The top-down first waveform shows that the power supply apparatus 10 works in the normal working mode (namely, the power supply apparatus 10 leaves from the burst mode). At this time, no burst frequency exists. The output voltage 116 is determined by the pulse frequency and the pulse duty cycle.
The load in accordance with the top-down fourth waveform is the minimum. The load in accordance with the top-down third waveform is greater than the load in accordance with the top-down fourth waveform. The load in accordance with the top-down second waveform is greater than the load in accordance with the top-down third waveform. The load in accordance with the top-down first waveform is greater than the load in accordance with the top-down second waveform.
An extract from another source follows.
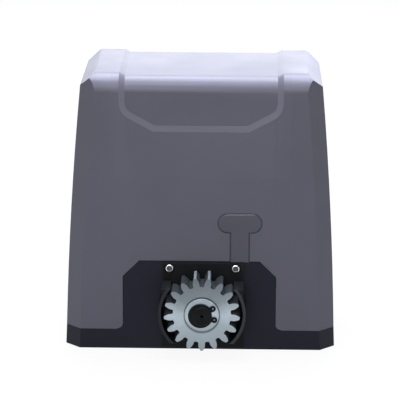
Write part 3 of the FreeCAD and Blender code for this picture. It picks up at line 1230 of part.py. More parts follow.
def make_fan():
    """Radial fan: hub, disc and straight blades."""
    body = new_body("cooling_fan_body", WORM_X, WHEEL_Y)
    disc = f"({FAN_LOW} + fan_disc)"
    revolve(body, "Z", [("fan_seat_radius", FAN_LOW), ("fan_radius", FAN_LOW), ("fan_radius", disc),
                        ("fan_hub_radius", disc), ("fan_hub_radius", FAN_HIGH),
                        ("fan_seat_radius", FAN_HIGH)])
    blade = rectangle("fan_hub_radius - 1", "-fan_blade/2", "fan_radius - 0.5", "fan_blade/2")
    one = extrude(body, "XY_Plane", [blade], f"{disc} - fan_disc/2", FAN_HIGH)
    around(body, one, "Z_Axis", "fan_blades")
    node(body, "cooling_fan")


# ---------------------------------------------------------------- release lever
# The lever swings out this far, in degrees.
RELEASE_SWING = 90


def make_release():
    """Keyed lever with a spiral cam that pushes the release rod."""
    lever = new_body("release_lever_body", "gear_x", LEVER_PIN_Y, "lever_z")

    def on_cam(swing):
        """Point of the involute that touches the rod's flat end when the lever has swung so far."""
        radius = f"(cam_radius + dog_stroke*{swing / RELEASE_SWING:.4f})"
        offset = f"dog_stroke*{1 / math.radians(RELEASE_SWING):.6f}"
        sine, cosine = math.sin(math.radians(swing)), math.cos(math.radians(swing))
        return (f"-{radius}*{sine:.6f} - {offset}*{cosine:.6f}",
                f"-{radius}*{cosine:.6f} + {offset}*{sine:.6f}")

    face = "lever_pin_inset"
    back = f"({face} - lever_plate)"
    bend = f"{math.sqrt(0.5):.6f}*cam_radius"
    steps = [on_cam(RELEASE_SWING * n / 4) for n in range(5)]
    outline = [("0", "-cam_radius"), steps[0] + steps[1], steps[2] + steps[3], steps[4],
               ("-cam_radius", "cam_radius + 1"), ("-cam_radius", face), ("lever_length", face),
               ("lever_length", back), ("cam_radius + 1", back), ("cam_radius", "0", bend, f"-{bend}")]
    extrude(lever, "XY_Plane", [outline], "-lever_height/2", "lever_height/2")
    pin_hole = [("0", "0", "lever_pin_radius + running_gap")]
    extrude(lever, "XY_Plane", pin_hole, "-lever_height/2 - 1", "lever_height/2 + 1", cut=True)
    lock_hole = [("lock_x - gear_x", "0", "lock_radius + running_gap")]
    extrude(lever, "XZ_Plane", lock_hole, f"{back} - 1", f"{face} + 1", cut=True)
    node(lever, "release_lever")
    pin = cylinder("lever_pin_cylinder", "Z", "lever_pin_radius", f"{RECESS_LOW} - block_roof", BLOCK_HIGH,
                   "gear_x", LEVER_PIN_Y)
    node(pin, "lever_pin")
    rod = cylinder("release_rod_cylinder", "Y", "rod_radius", ROD_FRONT, ROD_REAR, "gear_x", "0", "gear_z")
    node(rod, "release_rod")

    plug = new_body("lock_cylinder_body", "lock_x", "0", "lever_z")
    tongue_front = f"({LEVER_FRONT} - tongue_thickness)"
    revolve(plug, "Y", [("0", tongue_front), ("lock_neck", tongue_front), ("lock_neck", LEVER_FRONT),
                        ("lock_radius", LEVER_FRONT), ("lock_radius", REAR), ("0", REAR)])
    keyway = rectangle("-key_slot_width/2", "-key_slot_height/2", "key_slot_width/2", "key_slot_height/2")
    extrude(plug, "XZ_Plane", [keyway], f"{REAR} - key_slot_depth", f"{REAR} + 1", cut=True)
    node(plug, "lock_cylinder")
    tongue = new_body("lock_tongue_body", "lock_x", "0", "lever_z")
    outline = rectangle("-tongue_half", "-tongue_reach", "tongue_half", "tongue_half")
    extrude(tongue, "XZ_Plane", [outline, ("0", "0", "lock_neck")], tongue_front, f"{LEVER_FRONT} - end_gap")
    node(tongue, "lock_tongue")


# ---------------------------------------------------------------- electrical pieces under the cover
BOARD_RIGHT = "(board_left + board_width)"
BOARD_TOP = "(board_low + board_height)"
BOARD_BACK = f"({BOARD_Y} + post_length)"
BOARD_FACE = f"({BOARD_BACK} + board_thickness)"


def make_bracket():
    """Sheet bracket: a foot, a stem, and a panel with four posts for the board."""
    body = new_body("board_bracket_body")
    left, right = "board_left - bracket_rim", f"{BOARD_RIGHT} + bracket_rim"
    stem_left, stem_right = f"{BOARD_RIGHT} - stem_inset - bracket_stem", f"{BOARD_RIGHT} - stem_inset"
    shoulder = "board_low - bracket_rim"
    panel = [(stem_left, "floor_thickness"), (stem_right, "floor_thickness"), (stem_right, shoulder),
             (right, shoulder), (right, f"{BOARD_TOP} + bracket_rim"),
             (left, f"{BOARD_TOP} + bracket_rim"), (left, shoulder), (stem_left, shoulder)]
    extrude(body, "XZ_Plane", [panel], f"{BOARD_Y} - bracket_wall", BOARD_Y)
    foot = rectangle(stem_left, f"{BOARD_Y} - bracket_foot", stem_right, BOARD_Y)
    extrude(body, "XY_Plane", [foot], "floor_thickness", "floor_thickness + bracket_wall")
    for x in ("board_left + post_length", f"{BOARD_RIGHT} - post_length"):
        for z in ("board_low + post_length", f"{BOARD_TOP} - post_length"):
            extrude(body, "XZ_Plane", [(x, z, "post_radius")], f"{BOARD_Y} - 1", BOARD_BACK)
    node(body, "board_bracket")


def make_board():
    """Control board with its relays, terminal strip, fuse holder and smoothing capacitor."""
    board = box("control_board_box", ("board_left", BOARD_RIGHT), (BOARD_BACK, BOARD_FACE),
                ("board_low", BOARD_TOP))
    node(board, "control_board")
    relays = []
    for n in range(3):
        left = f"(board_left + part_inset + {n}*relay_pitch)"
        relays.append(box(f"relay_{n}", (left, f"{left} + relay_size + 3"),
                          (BOARD_FACE, f"{BOARD_FACE} + relay_size"),
                          (f"{BOARD_TOP} - relay_drop - relay_size", f"{BOARD_TOP} - relay_drop")))
    doc.recompute()
    item = doc.addObject("Part::Compound", "relay_group")
    item.Links = relays
    node(item, "board_relays")
    strip = new_body("terminal_strip_body")
    foot, front = "(board_low + 2)", f"({BOARD_FACE} + terminal_size)"
    profile = [(BOARD_FACE, foot), (front, foot), (front, f"{foot} + 0.55*terminal_size"),
               (f"{BOARD_FACE} + 0.6*terminal_size", f"{foot} + terminal_size"),
               (BOARD_FACE, f"{foot} + terminal_size")]
    extrude(strip, "YZ_Plane", [profile], "board_left + terminal_inset", f"{BOARD_RIGHT} - terminal_inset")
    node(strip, "terminal_strip")
    fuse_left, fuse_low = "(board_left + part_inset)", "(board_low + fuse_rise)"
    holder = box("fuse_box", (fuse_left, f"{fuse_left} + fuse_length"),
                 (BOARD_FACE, f"{BOARD_FACE} + fuse_size"), (fuse_low, f"{fuse_low} + fuse_size"))
    node(holder, "fuse_holder")
    smoothing = cylinder("smoothing_cylinder", "Y", "smoothing_radius", BOARD_FACE,
                         f"{BOARD_FACE} + smoothing_length", f"{BOARD_RIGHT} - smoothing_inset", "0",
                         f"{fuse_low} + smoothing_radius")
    node(smoothing, "smoothing_capacitor")


def make_transformer():
    """Shell core of stacked sheets and the coil on its middle limb."""
    rear = f"({BOARD_Y} - bracket_foot - core_gap - coil_wall)"
    front = f"({rear} - core_depth)"
    low, high = "floor_thickness", "(floor_thickness + core_height)"
    inner, outer = "core_limb/2", "(core_limb/2 + core_window)"
    sill, lintel = f"({low} + core_yoke)", f"({high} - core_yoke)"
    core = new_body("transformer_core_body")
    sheet_outline = rectangle(f"core_x - {outer} - core_side", low, f"core_x + {outer} + core_side", high)
    windows = [rectangle(f"core_x - {outer}", sill, f"core_x - {inner}", lintel),
               rectangle(f"core_x + {inner}", sill, f"core_x + {outer}", lintel)]
    extrude(core, "XZ_Plane", [sheet_outline] + windows, front, rear)
    node(core, "transformer_core")
    coil = new_body("transformer_coil_body")
    outside = rectangle(f"core_x - {outer}", f"{front} - coil_wall", f"core_x + {outer}",
                        f"{rear} + coil_wall")
    inside = rectangle(f"core_x - {inner}", front, f"core_x + {inner}", rear)
    extrude(coil, "XY_Plane", [outside, inside], f"{sill} + coil_gap", f"{lintel} - coil_gap")
    node(coil, "transformer_coil")


def make_capacitor_and_sensor():
    """Run capacitor on the floor and magnetic limit sensor behind the slot's blank."""
    top = "(floor_thickness + capacitor_height)"
    profile = [("0", "floor_thickness"), ("capacitor_radius - 1", "floor_thickness"),
               ("capacitor_radius", "floor_thickness + 2"), ("capacitor_radius", f"{top} - 2"),
               ("capacitor_radius - 2", top), ("0", top)]
    turned("run_capacitor", "Z", [profile], "capacitor_x", f"{REAR} - capacitor_inset")
    front = f"({FRONT} + sensor_inset)"
    sensor = box("sensor_box", ("tee_x - sensor_half", "tee_x + sensor_half"),
                 (front, f"{front} + sensor_depth"), ("arch_top", "tee_low + tee_height"))
    node(sensor, "limit_sensor")


def make_cover_screws():
    """One screw through each side of the cover into the upstand."""
    source = screw("cover_screw", "Y", "cover_screw_radius", "cover_screw_length",
                   "cover_screw_face - 0.6", "cover_screw_radius + 0.3", "cover_screw_radius - 0.1")
    places = [at(f"{side}*{COVER_SCREW_SEAT}", "0", COVER_SCREW_Z, turn=side * 90, about=(0, 0, 1))
              for side in (-1, 1)]
    group("cover_screws", source, places)


make_base()
make_cover()
make_slot_blank()
make_cover_screws()
make_floor_pieces()
make_guard()
make_guard_screws()
make_pinion()
make_output_shaft()
make_output_small()
make_output_bearings()
make_worm_wheel()
make_clutch()
make_worm_shaft()
make_worm_bearings()
make_gearbox_cover()
make_motor_bells()
make_motor_core()
make_motor_bolts()
make_fan()
make_release()
make_bracket()
make_board()
make_transformer()
make_capacitor_and_sensor()
doc.recompute()

failed = [item.Label for item in doc.Objects if {"Invalid", "Error"} & set(item.State)]
failed += [item.Label for item in nodes if item.Shape.isNull() or not item.Shape.isValid()]
if failed:
    raise RuntimeError(f"not built: {failed}")

os.makedirs("parts", exist_ok=True)
for item in nodes:
    item.Shape.exportStep(f"parts/{item.Label}.step")
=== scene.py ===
"""Dresses the sliding gate motor: finishes, finer pieces, stage, light and camera, round the frame."""
import json
import logging
import math
from dataclasses import dataclass, field, replace
from enum import Enum
from typing import Sequence

import bmesh
import bpy
from mathutils import Matrix, Vector


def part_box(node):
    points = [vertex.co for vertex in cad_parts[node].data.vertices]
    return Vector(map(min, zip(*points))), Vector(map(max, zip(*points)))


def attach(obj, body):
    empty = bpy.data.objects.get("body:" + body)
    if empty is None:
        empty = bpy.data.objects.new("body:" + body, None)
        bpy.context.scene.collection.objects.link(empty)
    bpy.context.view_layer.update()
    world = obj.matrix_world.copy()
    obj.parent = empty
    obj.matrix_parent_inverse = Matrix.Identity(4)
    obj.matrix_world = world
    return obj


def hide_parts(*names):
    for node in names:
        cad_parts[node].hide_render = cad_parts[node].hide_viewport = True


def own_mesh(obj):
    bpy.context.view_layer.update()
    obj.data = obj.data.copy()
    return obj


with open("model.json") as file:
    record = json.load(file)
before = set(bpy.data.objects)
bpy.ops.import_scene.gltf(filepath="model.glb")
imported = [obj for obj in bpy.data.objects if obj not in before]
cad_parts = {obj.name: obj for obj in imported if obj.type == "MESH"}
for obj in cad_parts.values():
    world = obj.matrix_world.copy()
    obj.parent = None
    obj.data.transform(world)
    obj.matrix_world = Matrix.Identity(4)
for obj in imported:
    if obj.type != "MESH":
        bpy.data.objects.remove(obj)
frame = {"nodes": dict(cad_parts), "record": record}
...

Usually, the burst frequency is higher if the load is larger. The power supply apparatus 10 of the present invention leaves from the burst mode and enters the normal working mode to avoid audio noise when the burst frequency is in the audio frequency range.
In an embodiment, the burst frequency is detected when the power supply apparatus 10 is determined to enter the burst mode (for examples, in the standby mode or in the light load mode). The power supply apparatus 10 enters the normal working mode to avoid audio noise if the burst frequency is in the audio frequency range. The power supply apparatus 10 works in the burst mode if the burst frequency is not in the audio frequency range.
The advantage of the present invention is that the power supply apparatus 10 leaves from the burst mode to avoid audio noise when the power supply apparatus 10 is in the burst mode and the burst frequency of the power supply apparatus 10 is in the audio frequency range.
Although the present invention has been described with reference to the preferred embodiment thereof, it will be understood that the invention is not limited to the details thereof. Various substitutions and modifications have been suggested in the foregoing description, and others will occur to those of ordinary skill in the art. Therefore, all such substitutions and modifications are intended to be embraced within the scope of the invention as defined in the appended claims.